The court, however, refused, finding that
As MKR asserts, it can hardly be said that the zombie movies and video games presented in exhibits six through forty-four are “generally known,” especially in light of the fact that many of these movies were made long ago, indeed in some instances as far back as 1932. These exhibits, therefore, do not qualify for judicial notice.
So, let’s see. Is Season 4 of Heroes as “generally known” as Cast Away or Star Wars? Absolutely not. Is it as “generally known” as Dawn of the Dead? I certainly hope not, but the question is arguable. Is it “generally known” enough to qualify for judicial notice? I doubt it. As for Carnival of Souls?

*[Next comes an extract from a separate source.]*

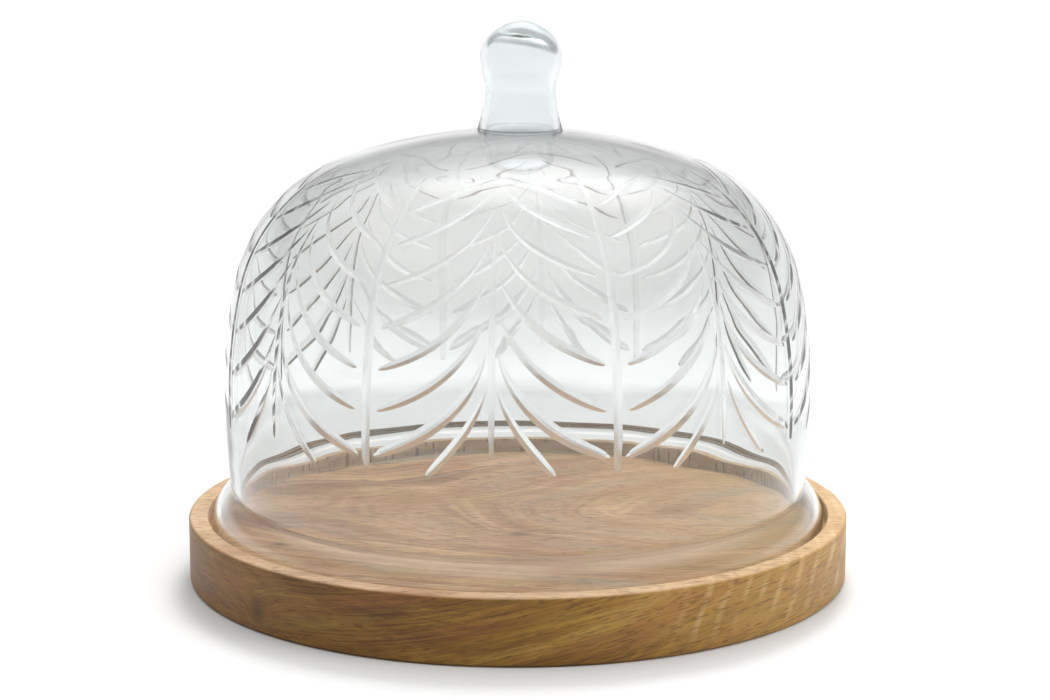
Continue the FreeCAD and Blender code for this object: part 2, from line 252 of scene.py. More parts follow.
class Cut:
    """One V-shaped cut: a straight or bent centre line, and a width."""

    STEP = 1.7 * MM
    SLOPE = 0.33                     # of a flank, depth over width
    CROWDING = 0.11                  # how far stations move towards the ends

    def __init__(self, points, width, swell=LEAF_SWELL, side=0):
        self.points = np.array(points, float)
        self.width = width
        self.swell = swell
        self.side = side             # -1 or 1 keeps only the half inside the sector
        rough = self.local(np.linspace(0, 1, 50))
        length = np.hypot(*np.diff(rough, axis=0).T).sum() * BELLY_RADIUS
        count = max(8, int(length / self.STEP))
        self.t = self.spread(np.linspace(0, 1, count + 1))
        self.uv = self.local(self.t)
        fine = self.spread(np.linspace(0, 1, 4 * count + 1))
        self.fine_t, self.fine_uv = fine, self.local(fine)

    def spread(self, t):
        """Puts stations closer together towards both ends, where the width changes fast."""
        return t - self.CROWDING * np.sin(2 * math.pi * t)

    def local(self, t):
        """The centre line in the sector's flat map."""
        t = np.asarray(t)[:, None]
        if len(self.points) == 3:
            a, b, c = self.points
            place = (1 - t) ** 2 * a + 2 * t * (1 - t) * b + t ** 2 * c
        else:
            place = (1 - t) * self.points[0] + t * self.points[1]
        return np.stack([place[:, 0], OUTER.v_of(place[:, 1])], axis=1)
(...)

Forget about it. I see no conceivable way that the court could have thought that the graphic novel was “generally known” enough to take judicial notice of its content, which is what the court did.
What’s even more curious to me, though, was the court’s citation to Knievel v. ESPN, 393 F.3d 1068, 1076 (9th Cir. 2005), as support for the proposition that it could take judicial notice. Knievel is actually a case that I use in Civil Procedure class to teach the Erie doctrine. Here are the basic facts:
Famed motorcycle stuntman Evel Knievel and his wife Krystal were photographed when they attended ESPN’s Action Sports and Music Awards in 2001. The photograph depicted Evel, who was wearing a motorcycle jacket and rose-tinted sunglasses, with his right arm around Krystal and his left arm around another young woman. ESPN published the photograph on its “extreme sports” website with a caption that read “Evel Knievel proves that you’re never too old to be a pimp.” The Knievels brought suit against ESPN in state court, contending that the photograph and caption were defamatory because they accused Evel of soliciting prostitution and implied that Krystal was a prostitute.

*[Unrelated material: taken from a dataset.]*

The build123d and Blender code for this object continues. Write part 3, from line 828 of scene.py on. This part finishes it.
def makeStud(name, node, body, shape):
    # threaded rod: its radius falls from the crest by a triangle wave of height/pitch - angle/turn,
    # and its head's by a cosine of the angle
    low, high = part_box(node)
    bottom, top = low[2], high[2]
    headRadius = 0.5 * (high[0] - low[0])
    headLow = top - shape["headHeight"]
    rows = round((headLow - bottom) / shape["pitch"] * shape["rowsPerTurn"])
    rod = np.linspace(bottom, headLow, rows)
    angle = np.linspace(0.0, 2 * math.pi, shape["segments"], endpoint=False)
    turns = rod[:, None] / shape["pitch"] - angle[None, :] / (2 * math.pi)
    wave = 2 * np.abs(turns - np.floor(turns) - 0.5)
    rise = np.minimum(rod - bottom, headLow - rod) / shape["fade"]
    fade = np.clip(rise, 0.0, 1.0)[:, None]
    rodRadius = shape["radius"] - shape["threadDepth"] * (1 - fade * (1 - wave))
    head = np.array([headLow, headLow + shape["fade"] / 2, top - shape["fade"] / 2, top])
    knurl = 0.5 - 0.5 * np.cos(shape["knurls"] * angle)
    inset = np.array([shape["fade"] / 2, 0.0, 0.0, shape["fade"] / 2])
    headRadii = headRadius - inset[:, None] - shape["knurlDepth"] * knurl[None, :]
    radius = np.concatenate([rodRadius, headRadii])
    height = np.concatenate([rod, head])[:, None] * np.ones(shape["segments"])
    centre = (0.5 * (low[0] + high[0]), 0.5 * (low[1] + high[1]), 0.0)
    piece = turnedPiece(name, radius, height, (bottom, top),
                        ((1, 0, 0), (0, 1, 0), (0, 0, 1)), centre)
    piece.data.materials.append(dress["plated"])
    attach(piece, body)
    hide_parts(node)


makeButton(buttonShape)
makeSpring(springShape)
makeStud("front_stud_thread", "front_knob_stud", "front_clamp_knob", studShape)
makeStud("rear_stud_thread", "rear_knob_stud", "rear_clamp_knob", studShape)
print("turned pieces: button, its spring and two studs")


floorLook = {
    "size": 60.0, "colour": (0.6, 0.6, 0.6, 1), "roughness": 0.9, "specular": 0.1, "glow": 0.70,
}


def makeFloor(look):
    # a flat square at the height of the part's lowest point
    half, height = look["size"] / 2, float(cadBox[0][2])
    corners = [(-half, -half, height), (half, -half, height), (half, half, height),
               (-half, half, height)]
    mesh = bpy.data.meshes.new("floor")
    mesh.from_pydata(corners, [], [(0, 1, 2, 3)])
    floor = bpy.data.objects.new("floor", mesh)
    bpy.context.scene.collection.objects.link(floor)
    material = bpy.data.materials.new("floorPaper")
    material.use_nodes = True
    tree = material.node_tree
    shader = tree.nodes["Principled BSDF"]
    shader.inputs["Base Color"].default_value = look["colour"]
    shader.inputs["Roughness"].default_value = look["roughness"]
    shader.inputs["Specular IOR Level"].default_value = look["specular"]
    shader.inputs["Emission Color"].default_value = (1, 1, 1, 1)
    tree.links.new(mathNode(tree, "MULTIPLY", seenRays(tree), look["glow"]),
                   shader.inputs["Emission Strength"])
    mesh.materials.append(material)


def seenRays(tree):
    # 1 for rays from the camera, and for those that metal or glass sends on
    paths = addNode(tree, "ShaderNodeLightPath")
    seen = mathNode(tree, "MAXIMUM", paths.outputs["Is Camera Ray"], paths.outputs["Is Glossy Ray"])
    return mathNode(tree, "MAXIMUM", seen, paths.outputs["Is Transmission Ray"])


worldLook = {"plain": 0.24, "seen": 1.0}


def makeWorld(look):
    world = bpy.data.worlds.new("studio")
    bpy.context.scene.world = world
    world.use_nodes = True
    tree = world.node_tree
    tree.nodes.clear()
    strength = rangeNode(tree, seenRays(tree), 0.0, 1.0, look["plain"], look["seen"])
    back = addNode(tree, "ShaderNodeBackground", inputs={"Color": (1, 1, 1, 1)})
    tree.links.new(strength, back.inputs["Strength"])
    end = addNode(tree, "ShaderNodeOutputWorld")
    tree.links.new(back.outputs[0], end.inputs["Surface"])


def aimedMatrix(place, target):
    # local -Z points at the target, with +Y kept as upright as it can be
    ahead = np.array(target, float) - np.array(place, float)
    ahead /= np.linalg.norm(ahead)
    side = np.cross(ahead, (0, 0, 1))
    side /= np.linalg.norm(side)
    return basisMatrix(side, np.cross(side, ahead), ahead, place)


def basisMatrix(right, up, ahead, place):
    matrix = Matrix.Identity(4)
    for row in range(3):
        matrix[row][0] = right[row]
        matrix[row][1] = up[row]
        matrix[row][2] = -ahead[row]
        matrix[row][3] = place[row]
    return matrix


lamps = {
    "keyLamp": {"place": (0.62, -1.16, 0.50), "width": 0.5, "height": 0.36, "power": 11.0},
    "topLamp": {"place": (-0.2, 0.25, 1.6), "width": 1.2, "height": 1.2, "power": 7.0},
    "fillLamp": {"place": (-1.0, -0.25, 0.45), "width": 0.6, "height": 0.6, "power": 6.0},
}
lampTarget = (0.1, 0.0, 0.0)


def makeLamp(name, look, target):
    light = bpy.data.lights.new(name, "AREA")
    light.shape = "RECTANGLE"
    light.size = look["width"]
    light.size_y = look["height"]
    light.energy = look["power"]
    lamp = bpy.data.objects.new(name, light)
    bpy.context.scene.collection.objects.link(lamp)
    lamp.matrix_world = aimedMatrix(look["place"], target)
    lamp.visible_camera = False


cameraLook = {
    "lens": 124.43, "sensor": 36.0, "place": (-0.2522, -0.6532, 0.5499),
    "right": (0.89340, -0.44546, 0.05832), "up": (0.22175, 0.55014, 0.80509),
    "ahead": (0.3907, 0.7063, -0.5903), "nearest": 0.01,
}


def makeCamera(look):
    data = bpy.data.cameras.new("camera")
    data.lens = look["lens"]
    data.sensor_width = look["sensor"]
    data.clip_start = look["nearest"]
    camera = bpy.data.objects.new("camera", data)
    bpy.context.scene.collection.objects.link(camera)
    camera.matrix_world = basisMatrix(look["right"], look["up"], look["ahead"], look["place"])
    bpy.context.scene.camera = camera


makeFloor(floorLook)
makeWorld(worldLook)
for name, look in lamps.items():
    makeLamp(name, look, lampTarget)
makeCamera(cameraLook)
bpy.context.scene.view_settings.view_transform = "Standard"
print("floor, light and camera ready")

Now, the majority opinion in Knievel did not explicitly take judicial notice of anything, but in essence it did by finding, inter alia, that
The web pages immediately preceding and following the Knievel photo use slang words such as “hardcore” and “scoping,” and slang phrases such as “throwing down a pose,” “put a few back,” and “hottie of the year,” none of which is intended to be interpreted literally, if indeed they have a literal meaning at all. We think that any reasonable viewer would have interpreted the word “pimp” in the same loose, figurative sense as well.[FN8]
[FN8] “Pimp” has traditionally meant a man in charge of prostitutes. Webster’s New World Dictionary 1025 (2d ed.1986) (defining “pimp” as “a man who is an agent for a prostitute or prostitutes and lives off their earnings.”). But “[t]oday it’s a very ambiguous term, used as either a compliment or an insult towards a male. In its positive form, it means that the person is ‘cool.’ In its negative form, it insults their attitudes, clothing, or general behavior.” http://www.ocf.berkeley.edu/~ wrader/slang/p.html (visited April 9, 2004); see also http://www.slangsite.com/slang/P.html (visited April 16, 2004) (noting that the term “pimp” can also be used “when complimenting a person on their mastery of the subject matter”).

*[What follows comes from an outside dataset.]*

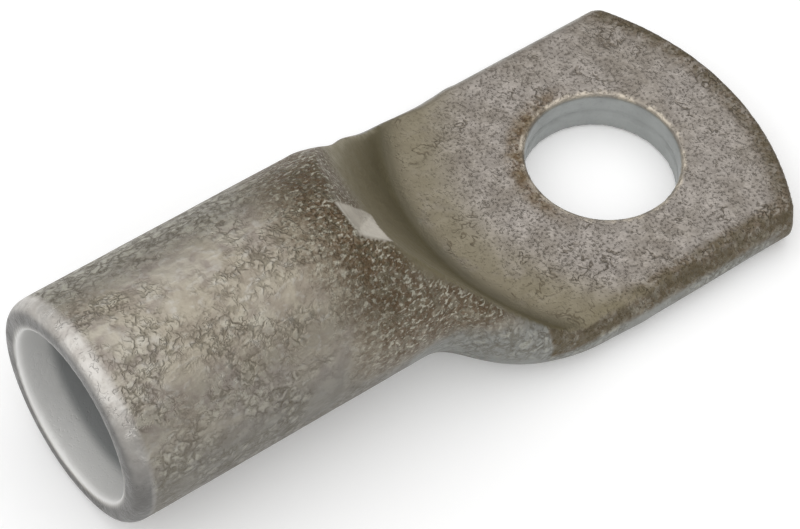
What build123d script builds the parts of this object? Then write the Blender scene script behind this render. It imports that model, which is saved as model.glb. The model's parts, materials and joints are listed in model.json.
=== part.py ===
from build123d import *
import math
import os

# A tubular cable lug: a length of tube with one end left round for the cable
# and the other pressed flat into a two-layer palm with a hole for a stud.
# Millimetres. +X runs along the barrel from the mouth to the palm's tip, +Z up.
# The origin is the stud hole's centre on the palm's underside.

# Driving dimensions
barrel_diameter = 12.4
wall = 1.5
palm_width = 18.0
stud_hole_diameter = 8.4
mouth_to_hole = 34.0
hole_to_tip = 8.85
tip_radius = 15.8

# The two layers together lose a little of their thickness to the press
pressed_share = 0.9333

# Mouth: outer rounding and broken inner edge
mouth_round_length = 0.9
mouth_round_drop = 0.45
mouth_inner_break = 0.17

# Transition from round to flat: how far closed and how far spread, at even stations
hole_to_transition = 17.4
transition_length = 14.0
closing_shares = (1, 0.96, 0.834, 0.615, 0.375, 0.2, 0.1, 0.034, 0, 0, 0)
spreading_shares = (0, 0.015, 0.11, 0.358, 0.622, 0.794, 0.898, 0.962, 0.99, 1, 1)
hollow_stations = 6
hollow_lead = 1.4
split_angle = 1

# Press mark: the sloped heel between the barrel's crown and the flat
foot_radius = 13.4
foot_to_hole = 11.4
crown_lead = 0.4
valley_fillet = 2.0
shoulder_round = 1.8
shoulder_drop = 0.15
flare_angle = 10

# Nick that the press left in the shoulder, as shares of the barrel's diameter
# from the transition's start, from the middle and from the underside
nick_low_shares = (-0.035, -0.142, 0.911)
nick_left_shares = (-0.064, -0.014, 0.99)
nick_back_shares = (-0.063, -0.19, 0.959)
nick_right_shares = (0.032, -0.259, 0.924)
nick_front_shares = (0.117, -0.024, 0.775)
nick_stretch = 6

# Seam between the two pressed layers, and the small rounding of cut edges
seam_height = 0.12
seam_depth = 0.2
edge_break = 0.2

# Sizes that follow from the ones above
barrel_radius = barrel_diameter / 2
bore_radius = barrel_radius - wall
stud_radius = stud_hole_diameter / 2
fold_radius = wall
palm_thickness = 2 * wall * pressed_share
fold_spacing = palm_width / 2 - fold_radius
mouth_x = -mouth_to_hole
start_x = -hole_to_transition
end_x = start_x + transition_length
stations = len(closing_shares) - 1
step = transition_length / stations
tip_centre_x = hole_to_tip - tip_radius
heel_centre_x = foot_radius - foot_to_hole
knee_height = barrel_diameter - shoulder_drop
knee_radius = heel_centre_x - start_x + crown_lead
heel_angle = math.degrees(math.atan2(knee_height - palm_thickness, knee_radius - foot_radius))
reach = 2 * barrel_diameter


def at(x, y, z):
    return Vector(x, y, z)


def moved(solid, x, y, z):
    return solid.moved(Location((x, y, z)))


def arc(x, y, z, radius, low, high):
    """Part of a circle across the lug, by its angles in degrees."""
    turns = [math.radians(a) for a in (low, (low + high) / 2, high)]
    points = [at(x, y + radius * math.cos(a), z + radius * math.sin(a)) for a in turns]
    return ThreePointArc(*points).edge()


def round_ring(x, radius):
    """A circle cut into four arcs, two of them short."""
    low = -90 + split_angle
    high = 90 - split_angle
    cuts = (low, high, high + 2 * split_angle, 180 - low, 360 + low)
    return Wire([arc(x, 0, barrel_radius, radius, a, b) for a, b in zip(cuts, cuts[1:])])


def flat_ring(x, spacing, radius, floor):
    """Two half circles joined by straight lines."""
    right = arc(x, spacing, floor + radius, radius, -90, 90)
    left = arc(x, -spacing, floor + radius, radius, 90, 270)
    top = Line(right @ 1, left @ 0).edge()
    bottom = Line(left @ 1, right @ 0).edge()
    return Wire([right, top, left, bottom])


def squashed(inset, lead, last):
    """The tube from round to flat, inset from the outer skin and round up to its lead."""
    rings = [round_ring(start_x - lead, barrel_radius - inset)]
    for station in range(1, last + 1):
        radius = fold_radius + closing_shares[station] * (barrel_radius - fold_radius)
        spacing = spreading_shares[station] * fold_spacing
        rings.append(flat_ring(start_x + station * step, spacing, radius - inset, inset))
    return Solid.make_loft(rings)


def barrel():
    """The round end, turned, with the rounded lip at its mouth."""
    lip = (mouth_round_length ** 2 + mouth_round_drop ** 2) / (2 * mouth_round_drop)
    lean = math.atan2(mouth_round_length, lip - mouth_round_drop) / 2
    lip_x = mouth_x + mouth_round_length
    lip_z = barrel_diameter - lip
    front = at(mouth_x, 0, barrel_diameter - mouth_round_drop)
    middle = at(lip_x - lip * math.sin(lean), 0, lip_z + lip * math.cos(lean))
    back = at(lip_x, 0, barrel_diameter)
    end_top = at(start_x, 0, barrel_diameter)
    end_middle = at(start_x, 0, barrel_radius)
    mouth_middle = at(mouth_x, 0, barrel_radius)
    curve = ThreePointArc(front, middle, back).edge()
    straight = Polyline(back, end_top, end_middle, mouth_middle, front).edges()
    return revolve(Face(Wire([curve, *straight])), Axis(mouth_middle, at(1, 0, 0)))


def palm():
    """The flat end, still square at the tip."""
    section = Face(flat_ring(end_x, fold_spacing, fold_radius, 0))
    return extrude(section, amount=hole_to_tip + fold_radius - end_x, dir=at(1, 0, 0))


def rim_by_height(solid, place):
    return solid.edges().filter_by(GeomType.CIRCLE).sort_by(Axis.Z)[place]


def press(grow):
    """The press's foot, turned: a flat sole, a rounded rim, a slope and a flare."""
    sole = palm_thickness - grow
    slope = math.radians(heel_angle)
    foot = foot_radius + grow * math.tan(slope / 2)
    knee = knee_radius + grow / math.sin(slope)
    brim = knee + barrel_diameter
    top = knee_height + barrel_diameter * math.tan(math.radians(flare_angle))
    corners = [(0, sole), (foot, sole), (knee, knee_height), (brim, top), (0, top)]
    points = [at(heel_centre_x + r, 0, z) for r, z in corners]
    turned = revolve(Face(Wire.make_polygon(points)), Axis(points[0], at(0, 0, 1))).solid()
    turned = turned.fillet(shoulder_round + grow, [rim_by_height(turned, 1)])
    turned = turned.fillet(valley_fillet + grow, [rim_by_height(turned, 0)])
    block = moved(Solid.make_box(reach, reach, reach), heel_centre_x, -reach / 2, sole)
    return Part() + turned + block


def hollow():
    """The bore, closing down between the layers as the tube is pressed."""
    bore = Solid.make_cylinder(bore_radius, start_x - hollow_lead - mouth_x)
    bore = bore.moved(Location((mouth_x, 0, barrel_radius), (0, 90, 0)))
    return Part() + bore + squashed(wall, hollow_lead, hollow_stations) - press(wall)


def tip_waste(inset):
    """Everything past the tip's curve, or past a line just inside it."""
    keep = moved(Solid.make_cylinder(tip_radius - inset, reach), tip_centre_x, 0, -barrel_radius)
    blank = moved(Solid.make_box(reach, reach, reach), 0, -reach / 2, -barrel_radius)
    return Part() + blank - keep


def seam():
    """The line between the layers, where the stud hole and the tip cut it."""
    floor = (palm_thickness - seam_height) / 2
    ring = moved(Solid.make_cylinder(stud_radius + seam_depth, seam_height), 0, 0, floor)
    slab = moved(Solid.make_box(reach, 2 * fold_spacing, seam_height), 0, -fold_spacing, floor)
    return Part() + ring + (Part() + slab & tip_waste(seam_depth))


def nick_point(shares):
    along, across, height = [share * barrel_diameter for share in shares]
    return at(start_x + along, across, height)


def nick():
    """A small four-sided pit, its sides carried on past the skin."""
    low = nick_point(nick_low_shares)
    around = (nick_left_shares, nick_back_shares, nick_right_shares, nick_front_shares)
    corners = [low + (nick_point(shares) - low) * nick_stretch for shares in around]
    left, back, right, front = corners
    sides = [(low, a, b) for a, b in zip(corners, corners[1:] + corners[:1])]
    lids = [(left, back, front), (back, right, front)]
    return Solid(Shell([Face(Wire.make_polygon(points)) for points in sides + lids]))


def rounded_cuts(solid):
    """Break the edges at the tip, the stud hole and the mouth."""
    tip = solid.faces().sort_by(Axis.X)[-1]
    solid = solid.fillet(edge_break, tip.edges())
    circles = solid.edges().filter_by(GeomType.CIRCLE)
    rims = [edge for edge in circles if abs(edge.arc_center.X) < edge_break]
    solid = solid.fillet(edge_break, rims)
    mouth = solid.faces().sort_by(Axis.X)[0]
    bore_edge = mouth.edges().sort_by(SortBy.RADIUS)[0]
    return solid.chamfer(mouth_inner_break, None, [bore_edge])


body = Part() + barrel() + squashed(0, 0, stations) + palm() - press(0)
body = Part() + body - hollow() - tip_waste(0)
body -= moved(Solid.make_cylinder(stud_radius, 2 * reach), 0, 0, -reach)
body = Part() + rounded_cuts(body) - seam() - nick()

os.makedirs("parts", exist_ok=True)
export_step(body, "parts/cable_lug.step")
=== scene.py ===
import json
import math

import bpy
import numpy as np
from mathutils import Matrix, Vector, noise

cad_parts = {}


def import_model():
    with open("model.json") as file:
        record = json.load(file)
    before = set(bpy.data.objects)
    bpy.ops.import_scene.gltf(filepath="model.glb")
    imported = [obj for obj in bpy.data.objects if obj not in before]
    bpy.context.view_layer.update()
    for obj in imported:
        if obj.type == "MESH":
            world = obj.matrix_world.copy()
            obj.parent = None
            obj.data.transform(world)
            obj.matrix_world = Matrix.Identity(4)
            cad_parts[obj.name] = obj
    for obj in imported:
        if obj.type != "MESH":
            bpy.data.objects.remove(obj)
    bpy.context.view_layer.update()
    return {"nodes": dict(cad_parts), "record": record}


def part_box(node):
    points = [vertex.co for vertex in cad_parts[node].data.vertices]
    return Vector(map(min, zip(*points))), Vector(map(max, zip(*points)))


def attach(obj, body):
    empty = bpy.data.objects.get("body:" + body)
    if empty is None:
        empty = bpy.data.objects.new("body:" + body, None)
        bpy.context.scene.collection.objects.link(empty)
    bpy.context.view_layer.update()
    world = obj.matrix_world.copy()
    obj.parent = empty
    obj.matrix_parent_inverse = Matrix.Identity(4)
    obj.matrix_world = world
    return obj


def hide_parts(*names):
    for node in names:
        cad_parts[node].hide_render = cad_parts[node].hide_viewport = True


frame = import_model()

# Lengths are metres. The frame's origin is the stud hole's centre on the
# palm's underside, with +X towards the palm's tip and +Z up.
MM = 0.001

# The lug's own sizes, read from the frame
LOW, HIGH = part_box("cable_lug")
MOUNTS = {mount["name"]: mount for mount in frame["record"]["mounts"]}
STUD_RADIUS = MOUNTS["stud_hole"]["dims"]["r_mm"] * MM
BORE_RADIUS = MOUNTS["cable_barrel"]["dims"]["r_mm"] * MM
PALM_TOP = MOUNTS["palm_top"]["pos_m"][2]
BARREL_RADIUS = (HIGH[2] - LOW[2]) / 2
MOUTH_X = LOW[0]
TIP_X = HIGH[0]
HALF_WIDTH = HIGH[1]

# The press: where its foot turned, how wide it was, and how its slope rises
# to the knee, where the slope meets the round barrel
TRANSITION_X = -17.4 * MM
FOOT_CENTRE_X = 2.0 * MM
FOOT_RADIUS = 13.4 * MM
KNEE_RADIUS = 19.8 * MM
HEEL_RISE = (2 * BARREL_RADIUS - PALM_TOP) / (KNEE_RADIUS - FOOT_RADIUS)
TIP_RADIUS = 15.8 * MM
TIP_CENTRE_X = TIP_X - TIP_RADIUS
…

In respone, Judge Bea wrote in dissent that
[FN5] There is no evidence in the record to support the district court’s conclusion that the targeted audience is likely to use many of the terms in the website in everyday conversation. Nor can judicial notice be taken, had it been requested (which it was not) that youngsters call each other “pimps” in a jocular and light-hearted manner, rather than to provoke street corner fights. But even if we were to accept the stereotype of youth the Majority shares with the district court, neither consider a stereotype of other possible viewers: the more aged, the adolescents brought up in traditional or religious families, where modesty and decency are core values; the persons active in gender equity activities who greatly resent the power inequality which exists between pimps and prostitutes. One could go on. The point is the district court and the Majority have closed the door to consideration of the audience that makes up the “reasonable person” standard by which to judge the credibility of the statement, after positing a single stereotype: the “trash-talking” adolescent the alleged defamer claims to have targeted. Somewhat inconsistently, the Majority nevertheless inveighs against the anecdotal evidence offered by Knievel’s attorney regarding the definition of the term “pimp.” See Majority Op. at III.B.2. The function of the court at this pleading stage is not to choose between the versions to find what is credible; it is to determine whether plaintiffs’ submission is conceivably credible.
Knievel is thus an odd case for a court to cite for the proposition that it could take judicial notice when (a) the majority didn’t explicitly take judicial notice; and (b) the dissent had a pretty good argument that the majority could not have taken judicial notice.